▶ [To be done] Every line in the listing is to be echoed verbatim.

▶ [Information supplied]
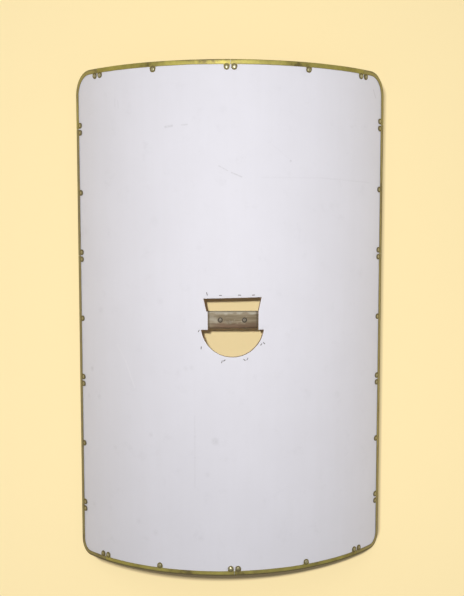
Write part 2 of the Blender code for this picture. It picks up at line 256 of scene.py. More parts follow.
def recipe(name, sizes, build):
    """A Geometry Nodes tree. Its named inputs are sizes, and build wires the shape."""
    tree = bpy.data.node_groups.new(name, "GeometryNodeTree")
    tree.interface.new_socket("Geometry", in_out="OUTPUT", socket_type="NodeSocketGeometry")
    kinds = {"Geometry": "Geometry", "Material": "Material", **sizes}
    for label, kind in kinds.items():
        tree.interface.new_socket(label, in_out="INPUT", socket_type=f"NodeSocket{kind}")
    bench = Bench(tree)
    inputs = tree.nodes.new("NodeGroupInput")
    wires = {label: Wire(bench, inputs.outputs[label]) for label in kinds}
    shape = build(bench, wires)
    shape = bench.node("GeometryNodeRealizeInstances", sockets={"Geometry": shape})
    shape = bench.node("GeometryNodeSetMaterial",
                       sockets={"Geometry": shape, "Material": wires["Material"]})
    outputs = tree.nodes.new("NodeGroupOutput")
    tree.links.new(shape.socket, outputs.inputs["Geometry"])
    return tree


def set_inputs(modifier, values):
    """Set a modifier's named inputs by their sockets' identifiers."""
    for item in modifier.node_group.interface.items_tree:
        if item.item_type == "SOCKET" and item.in_out == "INPUT" and item.name in values:
            modifier[item.identifier] = values[item.name]


CURVE_SIZES = {"Radius": "Float", "Axis height": "Float"}
CURVE_VALUES = {"Radius": FACE_RADIUS, "Axis height": AXIS_Z}


def add_object(name, data):
    """A new object in the scene."""
    obj = bpy.data.objects.new(name, data)
    bpy.context.scene.collection.objects.link(obj)
    return obj


def cut_out(obj, cutters):
    """Cut closed shapes out of an object."""
    for cutter in cutters:
        modifier = obj.modifiers.new("Cut", "BOOLEAN")
        modifier.operation = "DIFFERENCE"
        modifier.solver = "EXACT"
        modifier.object = cutter


def keep_result(obj):
    """Give an object the plain mesh that its modifiers make, in place of them."""
    graph = bpy.context.evaluated_depsgraph_get()
    mesh = bpy.data.meshes.new_from_object(obj.evaluated_get(graph))
    obj.modifiers.clear()
    obj.data = mesh


def make(name, start, tree, values, sharp, cutters=()):
    """Run a tree on a flat mesh, and keep the plain mesh that comes out.

    Edges that turn by more than sharp degrees stay crisp.
    """
    obj = add_object(name, start)
    cut_out(obj, cutters)
    modifier = obj.modifiers.new(tree.name, "NODES")
    modifier.node_group = tree
    set_inputs(modifier, {**CURVE_VALUES, **values})
    keep_result(obj)
    obj.data.name = name
    close_up(obj.data)
    obj.data.shade_smooth()
    obj.data.set_sharp_from_angle(angle=math.radians(sharp))
    return obj


def close_up(mesh):
    """Merge doubled points, and turn the faces of every closed shell outwards."""
    bm = bmesh.new()
    bm.from_mesh(mesh)
    bmesh.ops.remove_doubles(bm, verts=bm.verts[:], dist=1e-6)
    bmesh.ops.recalc_face_normals(bm, faces=bm.faces[:])
    bm.to_mesh(mesh)
    bm.free()


def mesh_from(bm, name):
    """The mesh of a closed shape, with its faces outwards."""
    bmesh.ops.recalc_face_normals(bm, faces=bm.faces[:])
    mesh = bpy.data.meshes.new(name)
    bm.to_mesh(mesh)
    bm.free()
    return mesh


def rolled(bench, shape, sizes):
    """Roll a flat shape onto the curve of the face."""
    s, y, h = bench.node("GeometryNodeInputPosition").parts()
    angle = s / sizes["Radius"]
    reach = h + sizes["Radius"]
    place = bench.vector(angle.sum("SINE") * reach, y,
                         angle.sum("COSINE") * reach + sizes["Axis height"])
    return bench.node("GeometryNodeSetPosition", sockets={"Geometry": shape, "Position": place})


def flat_s(x, h=0.0):
    """Distance round the curve of a point this far across, and this high above the face."""
    return FACE_RADIUS * math.asin(x / (FACE_RADIUS + h))


def plain_mesh(name, points, edges=(), faces=(), **attributes):
    """A mesh from lists, with a number or a vector at each point for every attribute."""
    mesh = bpy.data.meshes.new(name)
    mesh.from_pydata([tuple(point) for point in points], edges, faces)
    for label, values in attributes.items():
        flat = np.array(values, float)
        kind, field = ("FLOAT", "value") if flat.ndim == 1 else ("FLOAT_VECTOR", "vector")
        layer = mesh.attributes.new(label, kind, "POINT")
        layer.data.foreach_set(field, flat.ravel())
    return mesh


def attribute(bench, name, kind="FLOAT"):
    """What every point of a flat piece carries under this name."""
    return bench.node("GeometryNodeInputNamedAttribute", {"data_type": kind}, {"Name": name})


# ------------------------------------------------------------------ materials

def material(name, build):
    """A Principled material. build wires it and returns the values of its sockets."""
    made = bpy.data.materials.new(name)
    made.use_nodes = True
    bench = Bench(made.node_tree)
    shader = made.node_tree.nodes["Principled BSDF"]
    for key, value in build(bench).items():
        if isinstance(value, Wire):
            made.node_tree.links.new(value.socket, shader.inputs[key])
        else:
            shader.inputs[key].default_value = value
    return made


def object_place(bench):
    """The place on the object, in metres."""
    return bench.node("ShaderNodeTexCoord", out="Object")


def flat_places(bench):
    """s, y and h of the place on the object."""
    x, y, z = object_place(bench).parts()
    above = z - AXIS_Z
    s = x.sum("ARCTAN2", above) * FACE_RADIUS
    h = (x * x + above * above).sum("SQRT") - FACE_RADIUS
    return s, y, h


def tagged(bench, *names):
    """Numbers that a piece carries at each of its points."""
    return [bench.node("ShaderNodeAttribute", {"attribute_name": name}, out="Fac")
            for name in names]


def bump(bench, height, strength):
    """A Normal for relief of this height, in metres."""
    return bench.node("ShaderNodeBump", sockets={
        "Strength": strength, "Distance": 1.0, "Height": height}, out="Normal")


def stroke(bench, where, start, end, width, soft):
    """A mask along a straight mark on the face."""
    start, end = Vector((*start, 0)), Vector((*end, 0))
    run = end - start
    offset = where - start
    share = offset.sum("DOT_PRODUCT", run) / run.length_squared
    share = share.most(0.0).sum("MINIMUM", 1.0)
    away = (offset - bench.vector(share * run.x, share * run.y)).sum("LENGTH")
    return 1 - away.step(width - soft, width + soft)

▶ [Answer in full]
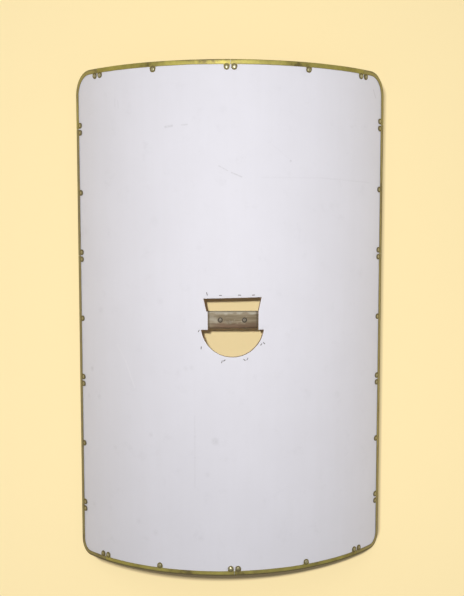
Write part 2 of the Blender code for this picture. It picks up at line 256 of scene.py. More parts follow.
def recipe(name, sizes, build):
    """A Geometry Nodes tree. Its named inputs are sizes, and build wires the shape."""
    tree = bpy.data.node_groups.new(name, "GeometryNodeTree")
    tree.interface.new_socket("Geometry", in_out="OUTPUT", socket_type="NodeSocketGeometry")
    kinds = {"Geometry": "Geometry", "Material": "Material", **sizes}
    for label, kind in kinds.items():
        tree.interface.new_socket(label, in_out="INPUT", socket_type=f"NodeSocket{kind}")
    bench = Bench(tree)
    inputs = tree.nodes.new("NodeGroupInput")
    wires = {label: Wire(bench, inputs.outputs[label]) for label in kinds}
    shape = build(bench, wires)
    shape = bench.node("GeometryNodeRealizeInstances", sockets={"Geometry": shape})
    shape = bench.node("GeometryNodeSetMaterial",
                       sockets={"Geometry": shape, "Material": wires["Material"]})
    outputs = tree.nodes.new("NodeGroupOutput")
    tree.links.new(shape.socket, outputs.inputs["Geometry"])
    return tree


def set_inputs(modifier, values):
    """Set a modifier's named inputs by their sockets' identifiers."""
    for item in modifier.node_group.interface.items_tree:
        if item.item_type == "SOCKET" and item.in_out == "INPUT" and item.name in values:
            modifier[item.identifier] = values[item.name]


CURVE_SIZES = {"Radius": "Float", "Axis height": "Float"}
CURVE_VALUES = {"Radius": FACE_RADIUS, "Axis height": AXIS_Z}


def add_object(name, data):
    """A new object in the scene."""
    obj = bpy.data.objects.new(name, data)
    bpy.context.scene.collection.objects.link(obj)
    return obj


def cut_out(obj, cutters):
    """Cut closed shapes out of an object."""
    for cutter in cutters:
        modifier = obj.modifiers.new("Cut", "BOOLEAN")
        modifier.operation = "DIFFERENCE"
        modifier.solver = "EXACT"
        modifier.object = cutter


def keep_result(obj):
    """Give an object the plain mesh that its modifiers make, in place of them."""
    graph = bpy.context.evaluated_depsgraph_get()
    mesh = bpy.data.meshes.new_from_object(obj.evaluated_get(graph))
    obj.modifiers.clear()
    obj.data = mesh


def make(name, start, tree, values, sharp, cutters=()):
    """Run a tree on a flat mesh, and keep the plain mesh that comes out.

    Edges that turn by more than sharp degrees stay crisp.
    """
    obj = add_object(name, start)
    cut_out(obj, cutters)
    modifier = obj.modifiers.new(tree.name, "NODES")
    modifier.node_group = tree
    set_inputs(modifier, {**CURVE_VALUES, **values})
    keep_result(obj)
    obj.data.name = name
    close_up(obj.data)
    obj.data.shade_smooth()
    obj.data.set_sharp_from_angle(angle=math.radians(sharp))
    return obj


def close_up(mesh):
    """Merge doubled points, and turn the faces of every closed shell outwards."""
    bm = bmesh.new()
    bm.from_mesh(mesh)
    bmesh.ops.remove_doubles(bm, verts=bm.verts[:], dist=1e-6)
    bmesh.ops.recalc_face_normals(bm, faces=bm.faces[:])
    bm.to_mesh(mesh)
    bm.free()


def mesh_from(bm, name):
    """The mesh of a closed shape, with its faces outwards."""
    bmesh.ops.recalc_face_normals(bm, faces=bm.faces[:])
    mesh = bpy.data.meshes.new(name)
    bm.to_mesh(mesh)
    bm.free()
    return mesh


def rolled(bench, shape, sizes):
    """Roll a flat shape onto the curve of the face."""
    s, y, h = bench.node("GeometryNodeInputPosition").parts()
    angle = s / sizes["Radius"]
    reach = h + sizes["Radius"]
    place = bench.vector(angle.sum("SINE") * reach, y,
                         angle.sum("COSINE") * reach + sizes["Axis height"])
    return bench.node("GeometryNodeSetPosition", sockets={"Geometry": shape, "Position": place})


def flat_s(x, h=0.0):
    """Distance round the curve of a point this far across, and this high above the face."""
    return FACE_RADIUS * math.asin(x / (FACE_RADIUS + h))


def plain_mesh(name, points, edges=(), faces=(), **attributes):
    """A mesh from lists, with a number or a vector at each point for every attribute."""
    mesh = bpy.data.meshes.new(name)
    mesh.from_pydata([tuple(point) for point in points], edges, faces)
    for label, values in attributes.items():
        flat = np.array(values, float)
        kind, field = ("FLOAT", "value") if flat.ndim == 1 else ("FLOAT_VECTOR", "vector")
        layer = mesh.attributes.new(label, kind, "POINT")
        layer.data.foreach_set(field, flat.ravel())
    return mesh


def attribute(bench, name, kind="FLOAT"):
    """What every point of a flat piece carries under this name."""
    return bench.node("GeometryNodeInputNamedAttribute", {"data_type": kind}, {"Name": name})


# ------------------------------------------------------------------ materials

def material(name, build):
    """A Principled material. build wires it and returns the values of its sockets."""
    made = bpy.data.materials.new(name)
    made.use_nodes = True
    bench = Bench(made.node_tree)
    shader = made.node_tree.nodes["Principled BSDF"]
    for key, value in build(bench).items():
        if isinstance(value, Wire):
            made.node_tree.links.new(value.socket, shader.inputs[key])
        else:
            shader.inputs[key].default_value = value
    return made


def object_place(bench):
    """The place on the object, in metres."""
    return bench.node("ShaderNodeTexCoord", out="Object")


def flat_places(bench):
    """s, y and h of the place on the object."""
    x, y, z = object_place(bench).parts()
    above = z - AXIS_Z
    s = x.sum("ARCTAN2", above) * FACE_RADIUS
    h = (x * x + above * above).sum("SQRT") - FACE_RADIUS
    return s, y, h


def tagged(bench, *names):
    """Numbers that a piece carries at each of its points."""
    return [bench.node("ShaderNodeAttribute", {"attribute_name": name}, out="Fac")
            for name in names]


def bump(bench, height, strength):
    """A Normal for relief of this height, in metres."""
    return bench.node("ShaderNodeBump", sockets={
        "Strength": strength, "Distance": 1.0, "Height": height}, out="Normal")


def stroke(bench, where, start, end, width, soft):
    """A mask along a straight mark on the face."""
    start, end = Vector((*start, 0)), Vector((*end, 0))
    run = end - start
    offset = where - start
    share = offset.sum("DOT_PRODUCT", run) / run.length_squared
    share = share.most(0.0).sum("MINIMUM", 1.0)
    away = (offset - bench.vector(share * run.x, share * run.y)).sum("LENGTH")
    return 1 - away.step(width - soft, width + soft)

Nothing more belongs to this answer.